All up MS taking a different path suggests extreme greed on H.265's behalf, IMO.
So in summary what this all means is that 60 Starlink stats should be able to serve not just 40,000 people watching HD video but instead
80,000 people if they are using the new AV1 video compression codec.
For AV1 the processors for hardware decoding and encoding are available.
https://en.wikipedia.org/wiki/AV1#Hardware
Intel's next major CPU/GPU will have native AV1 decode.
https://www.notebookcheck.net/Leaked-slides-confirm-Tiger-Lake-U-Gen12-Xe-s-2x-graphics-boost-over-Ice-Lake-a-new-FIVR-implementation-and-HW-accelerated-12-bit-HEVC-VP9-encode-decode.466447.0.html
This wikipedia chart needs updating, where AV1 decode support is just blank/empty, but all the latest tech sites say its there for Tiger Lake CPUs.
https://en.wikipedia.org/wiki/Intel_Quick_Sync_Video#Hardware_decoding_and_encoding
Google's new "ChromeCast" is going to be a TV box style with its own UI and comes with a dedicated remote.

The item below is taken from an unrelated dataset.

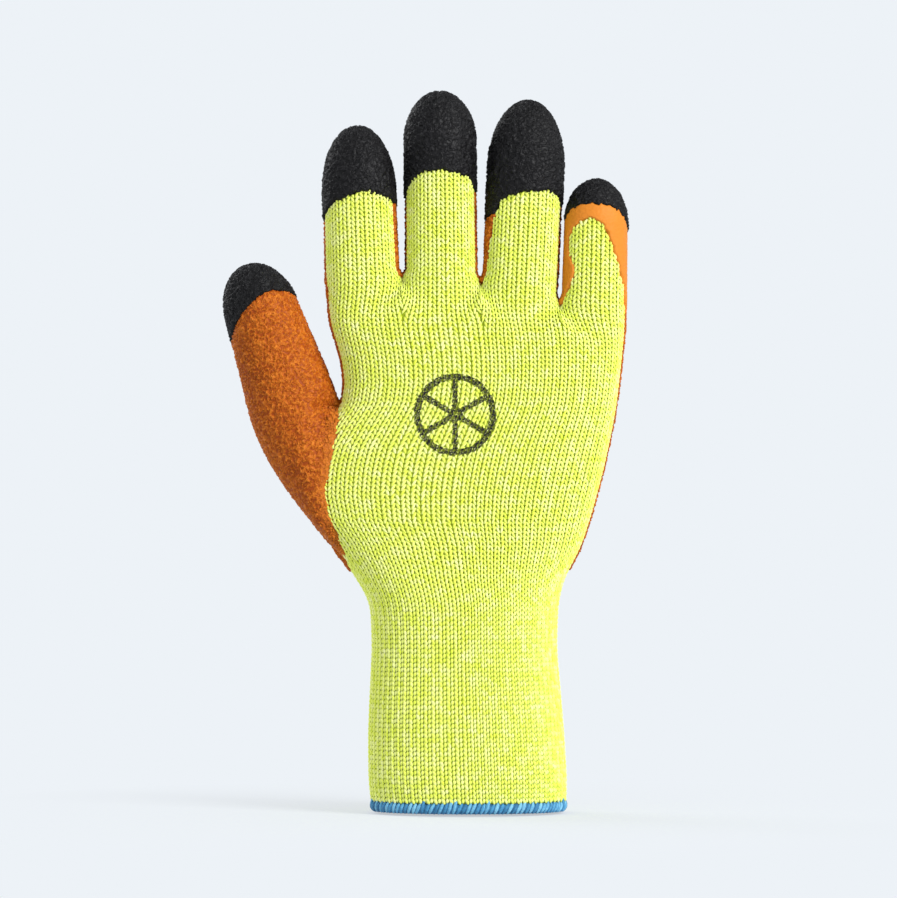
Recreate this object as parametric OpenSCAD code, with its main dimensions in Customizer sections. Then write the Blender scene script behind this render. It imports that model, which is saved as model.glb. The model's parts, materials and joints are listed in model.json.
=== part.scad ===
// Coated knit work glove for the right hand, filled out as it is when worn. Millimetres.
// The hem stands on z = 0 and the fingers point up. The back of the hand faces -Y and the palm +Y.
// The thumb is on the -X side. The origin is the centre of the wrist opening, at the hem's lower edge.
// The knit liner is one seamless piece: it is divided here only where it folds.

/* [Cuff] */
// Height of the wrist fold above the hem
cuff_len = 77.5; // [70:0.5:110]
// Width of the cuff just above the hem
cuff_w = 72.4; // [62:0.2:90]
// Depth of the cuff from back to palm, just above the hem
cuff_d = 49; // [40:0.5:62]
// Width of the cuff at the wrist
wrist_w = 67.6; // [58:0.2:84]
// Depth of the cuff at the wrist
wrist_d = 46; // [38:0.5:58]
// How far the wrist's centre lies towards the thumb from the hem's centre
wrist_shift = 1.6; // [0:0.1:6]
// Height of the overlocked hem
hem_h = 4.3; // [3:0.1:8]
// Thickness of the overlock thread round the knit edge
hem_thread = 0.9; // [0.6:0.1:1.6]
// Number of elastic threads laid inside the cuff
elastic_rings = 5; // [2:1:8]
// Thickness of one elastic thread
elastic_t = 0.9; // [0.6:0.1:1.6]

/* [Hand] */
// Length of the hand from the wrist fold to the crotch between index and middle finger
hand_len = 116; // [95:0.5:140]
// Width across the heel of the hand, without the thumb
heel_w = 94.6; // [80:0.2:114]
// Width across the middle of the palm
palm_w = 101.2; // [86:0.2:120]
// Depth of the palm from back to front, over its middle
palm_d = 37; // [30:0.5:46]
// How far the row of fingers lies from the origin towards the little finger
knuckle_shift = 2.7; // [-4:0.1:8]
// Thickness of the knit
knit_t = 2.6; // [1.6:0.1:4]
// Thickness of the latex coat on the knit
coat_t = 0.8; // [0.4:0.1:1.4]

/* [Fingers, index to little] */
// Width of each finger at its base fold
finger_w = [27, 26.8, 27.5, 23.9]; // [18:0.1:34]
// Width of each finger where its round end starts
tip_w = [26.2, 26.2, 27.4, 23]; // [16:0.1:34]
// Depth of each finger from back to front
finger_d = [23.6, 23.6, 24, 21.4]; // [16:0.1:30]
// Length of each finger from its base fold to its end
finger_len = [53, 66, 64.4, 43]; // [38:0.5:84]
// Length of the rounded end of each finger
round_len = [24, 18, 25, 17]; // [12:0.5:28]
// Lean of each finger towards the little finger, in degrees
finger_lean = [-2, -0.5, 2.6, 1.2]; // [-6:0.1:6]
// How far each base fold lies below the index finger's
fold_drop = [0, 0.3, 2, 9.5]; // [0:0.1:16]
// Clear space between neighbouring fingers at their base folds
finger_gap = [2.2, 2.1, 1.3]; // [1:0.1:5]

/* [Thumb] */
// Centre of the thumb's base fold: distance from the origin towards the thumb side, and above the wrist fold
thumb_at = [67, 79.5]; // [50:0.5:100]
// Lean of the thumb away from the fingers, in degrees
thumb_lean = 18.7; // [10:0.1:26]
// Width of the thumb at its base fold, and where its round end starts
thumb_w = [31.4, 27]; // [20:0.1:38]
// Depth of the thumb
thumb_d = 26.6; // [18:0.1:32]
// Length of the thumb from its base fold to its end
thumb_len = 46; // [38:0.5:60]
// Length of the rounded end of the thumb
thumb_round = 19; // [12:0.5:24]
// How far the thumb's fold is turned towards the fingers, in degrees
thumb_turn = 14; // [0:1:30]

/* [Folds] */
// Bend of the base folds, the middle folds and the end folds of the fingers, in degrees
finger_bend = [68, 78, 46]; // [20:1:80]
// Bend of the base fold and the end fold of the thumb, in degrees
thumb_bend = [40, 52]; // [20:1:60]
// Bend of the wrist to either side, in degrees
wrist_bend = 45; // [20:1:50]
// Distance of the fold lines from the fingers' centre lines, towards the palm
fold_depth = 4; // [2:0.1:6]

/* [Print] */
// Outer diameter of the printed ring on the back of the hand
print_dia = 30; // [20:1:44]
// Width of the printed lines
print_line = 2.2; // [1.4:0.1:3.4]

/* [Hidden] */

knit_yellow = "#dcee46";
latex_orange = "#c9641d";
latex_black = "#2a2a2c";
thread_blue = "#3f8fbf";
elastic_white = "#e8e6dc";
print_black = "#26262a";

// Clearances
fold_clear = 0.45; // half the gap between two pieces at the back of a fold
fold_slack = 0.3;  // between a fold and the pieces that it joins
skin_clear = 0.15; // between a coat and the knit below it
spare_angle = 2;   // a fold's notch is this much wider than its bend, on each side
fold_round = 1.5;  // how softly a notch starts at its fold line
past = 1;          // how far a cutting shape runs past what it cuts

// Facets
body_sides = 36;
digit_sides = 20;
coat_steps = digit_sides / 2 + 2; // the coat laps one facet round each side, from the palm

// Distance of a finger's index side from the index finger's own
function finger_start(i) = i == 0 ? 0 : finger_start(i - 1) + finger_w[i - 1] + finger_gap[i - 1];
knuckle_z = cuff_len + hand_len;
knuckle_w = finger_start(3) + finger_w[3];
neck_z = cuff_len * 0.78;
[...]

https://www.xda-developers.com/google-android-tv-dongle-remote-ui/
https://www.androidpolice.com/2020/06/16/everything-we-know-about-googles-upcoming-android-tv-dongle-code-named-sabrina/
https://www.youtube.com/watch?v=gLCoaEDBre0&feature=emb_logo
[youtube]gLCoaEDBre0[/youtube]
Google's Sabrina Android TV box is rumored to have the Amlogic S905X2 chip, this means it can't hardware decode AV1, but the next level up the S905X4 can hardware decode AV1.
Wikipedia quote
Amlogic S905X4 (Q4 2019): Mid-range SoC pin-compatible with S905X2 and -X3 processors. Adds 4k 120fps AV1 decoding
https://en.wikipedia.org/wiki/Amlogic#Media_player_SoCs_(S8_&_S9_family_gen_4)
So the S905X4 is literally pin-compatible with S905X2, so it requires almost nothing for Google change over to AV1 capable S905X4 chips when they want to, maybe next year for Googles next TV box after this upcoming version?
Anyway the whole thing is coming together nicely to work with Elon Musk's Starlink dream, IMO.